§ What is asked: Begin with the line containing "Keep writing the Blender" and end with the line containing "300, 0.00003, 0.004)"; set down that block verbatim and nothing else.

--------------------------------

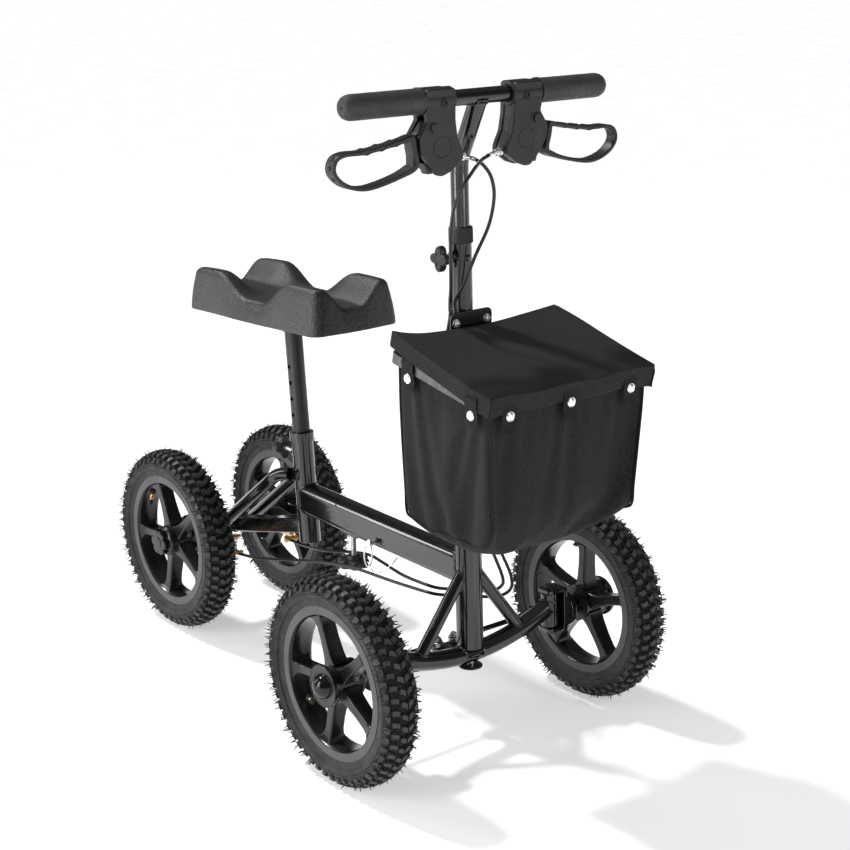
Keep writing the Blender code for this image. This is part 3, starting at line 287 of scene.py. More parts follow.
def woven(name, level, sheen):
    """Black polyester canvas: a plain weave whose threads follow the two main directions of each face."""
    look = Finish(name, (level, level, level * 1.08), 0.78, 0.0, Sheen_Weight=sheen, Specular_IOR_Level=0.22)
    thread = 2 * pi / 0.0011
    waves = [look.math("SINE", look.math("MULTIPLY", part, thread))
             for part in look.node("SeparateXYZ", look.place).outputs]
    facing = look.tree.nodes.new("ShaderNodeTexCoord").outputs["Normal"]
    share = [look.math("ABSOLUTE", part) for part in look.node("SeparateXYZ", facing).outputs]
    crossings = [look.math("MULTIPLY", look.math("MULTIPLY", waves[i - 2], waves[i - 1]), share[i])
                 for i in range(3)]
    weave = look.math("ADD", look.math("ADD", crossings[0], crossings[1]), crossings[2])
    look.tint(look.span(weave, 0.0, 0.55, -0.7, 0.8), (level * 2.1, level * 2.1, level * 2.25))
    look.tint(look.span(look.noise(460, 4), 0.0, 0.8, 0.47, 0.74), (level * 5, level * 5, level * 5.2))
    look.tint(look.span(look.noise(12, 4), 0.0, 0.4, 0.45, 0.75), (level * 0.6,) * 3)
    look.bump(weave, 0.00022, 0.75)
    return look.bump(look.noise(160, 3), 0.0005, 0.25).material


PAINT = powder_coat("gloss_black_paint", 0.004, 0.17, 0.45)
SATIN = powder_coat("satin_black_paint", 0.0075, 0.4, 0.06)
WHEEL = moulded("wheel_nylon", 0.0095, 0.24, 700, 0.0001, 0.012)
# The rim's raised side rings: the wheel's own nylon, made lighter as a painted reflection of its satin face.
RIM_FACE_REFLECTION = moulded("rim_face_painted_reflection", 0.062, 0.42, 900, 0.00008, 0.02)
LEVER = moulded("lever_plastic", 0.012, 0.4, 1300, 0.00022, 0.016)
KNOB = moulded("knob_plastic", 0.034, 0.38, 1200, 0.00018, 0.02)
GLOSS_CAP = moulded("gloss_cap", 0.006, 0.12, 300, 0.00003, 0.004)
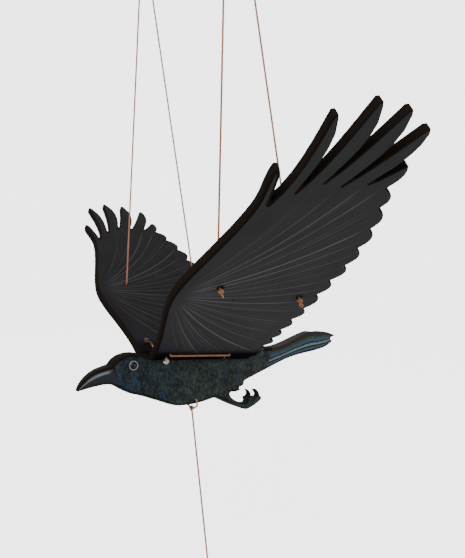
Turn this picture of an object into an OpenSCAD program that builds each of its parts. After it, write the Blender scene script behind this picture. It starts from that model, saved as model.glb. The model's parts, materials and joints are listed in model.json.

--------------------------------

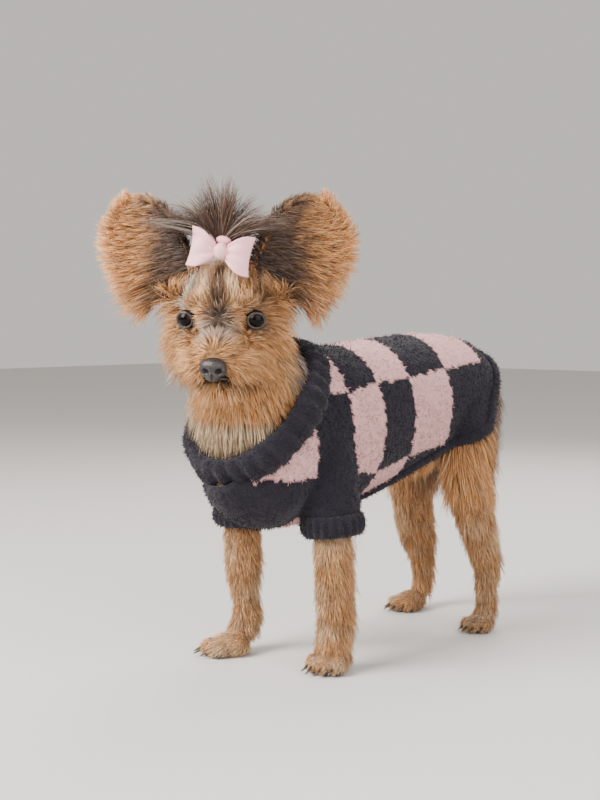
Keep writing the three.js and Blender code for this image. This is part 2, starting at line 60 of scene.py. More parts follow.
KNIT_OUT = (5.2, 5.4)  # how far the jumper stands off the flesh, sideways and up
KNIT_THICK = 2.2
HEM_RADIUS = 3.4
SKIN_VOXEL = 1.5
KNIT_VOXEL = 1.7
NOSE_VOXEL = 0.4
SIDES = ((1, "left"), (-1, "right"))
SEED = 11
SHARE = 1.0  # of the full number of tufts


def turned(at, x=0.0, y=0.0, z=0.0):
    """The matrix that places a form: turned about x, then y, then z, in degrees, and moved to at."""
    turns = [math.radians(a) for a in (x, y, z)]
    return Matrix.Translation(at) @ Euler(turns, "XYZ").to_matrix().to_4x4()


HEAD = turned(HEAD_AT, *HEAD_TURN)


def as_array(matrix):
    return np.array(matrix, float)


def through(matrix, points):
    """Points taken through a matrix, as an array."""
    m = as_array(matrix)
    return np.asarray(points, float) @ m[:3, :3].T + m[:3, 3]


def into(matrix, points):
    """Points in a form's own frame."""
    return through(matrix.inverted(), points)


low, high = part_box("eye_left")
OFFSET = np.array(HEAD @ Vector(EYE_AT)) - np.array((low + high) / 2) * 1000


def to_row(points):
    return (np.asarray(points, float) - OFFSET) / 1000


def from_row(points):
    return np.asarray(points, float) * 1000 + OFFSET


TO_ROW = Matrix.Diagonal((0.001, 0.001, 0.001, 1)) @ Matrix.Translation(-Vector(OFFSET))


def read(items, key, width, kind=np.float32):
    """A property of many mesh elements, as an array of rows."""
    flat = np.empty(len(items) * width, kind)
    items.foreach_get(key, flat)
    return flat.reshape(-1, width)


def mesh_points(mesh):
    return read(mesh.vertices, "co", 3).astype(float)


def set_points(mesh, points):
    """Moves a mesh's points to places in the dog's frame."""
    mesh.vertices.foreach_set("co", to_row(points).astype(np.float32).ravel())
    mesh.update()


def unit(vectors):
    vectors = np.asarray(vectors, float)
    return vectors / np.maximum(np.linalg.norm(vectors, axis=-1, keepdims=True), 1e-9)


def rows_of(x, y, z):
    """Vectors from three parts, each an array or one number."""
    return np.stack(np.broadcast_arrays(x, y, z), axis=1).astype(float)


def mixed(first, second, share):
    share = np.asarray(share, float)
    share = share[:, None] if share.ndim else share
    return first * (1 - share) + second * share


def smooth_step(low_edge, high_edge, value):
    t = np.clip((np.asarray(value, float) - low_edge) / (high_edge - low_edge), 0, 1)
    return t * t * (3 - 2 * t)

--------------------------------

§ Solution to this exercise:
Keep writing the Blender code for this image. This is part 3, starting at line 287 of scene.py. More parts follow.
def woven(name, level, sheen):
    """Black polyester canvas: a plain weave whose threads follow the two main directions of each face."""
    look = Finish(name, (level, level, level * 1.08), 0.78, 0.0, Sheen_Weight=sheen, Specular_IOR_Level=0.22)
    thread = 2 * pi / 0.0011
    waves = [look.math("SINE", look.math("MULTIPLY", part, thread))
             for part in look.node("SeparateXYZ", look.place).outputs]
    facing = look.tree.nodes.new("ShaderNodeTexCoord").outputs["Normal"]
    share = [look.math("ABSOLUTE", part) for part in look.node("SeparateXYZ", facing).outputs]
    crossings = [look.math("MULTIPLY", look.math("MULTIPLY", waves[i - 2], waves[i - 1]), share[i])
                 for i in range(3)]
    weave = look.math("ADD", look.math("ADD", crossings[0], crossings[1]), crossings[2])
    look.tint(look.span(weave, 0.0, 0.55, -0.7, 0.8), (level * 2.1, level * 2.1, level * 2.25))
    look.tint(look.span(look.noise(460, 4), 0.0, 0.8, 0.47, 0.74), (level * 5, level * 5, level * 5.2))
    look.tint(look.span(look.noise(12, 4), 0.0, 0.4, 0.45, 0.75), (level * 0.6,) * 3)
    look.bump(weave, 0.00022, 0.75)
    return look.bump(look.noise(160, 3), 0.0005, 0.25).material


PAINT = powder_coat("gloss_black_paint", 0.004, 0.17, 0.45)
SATIN = powder_coat("satin_black_paint", 0.0075, 0.4, 0.06)
WHEEL = moulded("wheel_nylon", 0.0095, 0.24, 700, 0.0001, 0.012)
# The rim's raised side rings: the wheel's own nylon, made lighter as a painted reflection of its satin face.
RIM_FACE_REFLECTION = moulded("rim_face_painted_reflection", 0.062, 0.42, 900, 0.00008, 0.02)
LEVER = moulded("lever_plastic", 0.012, 0.4, 1300, 0.00022, 0.016)
KNOB = moulded("knob_plastic", 0.034, 0.38, 1200, 0.00018, 0.02)
GLOSS_CAP = moulded("gloss_cap", 0.006, 0.12, 300, 0.00003, 0.004)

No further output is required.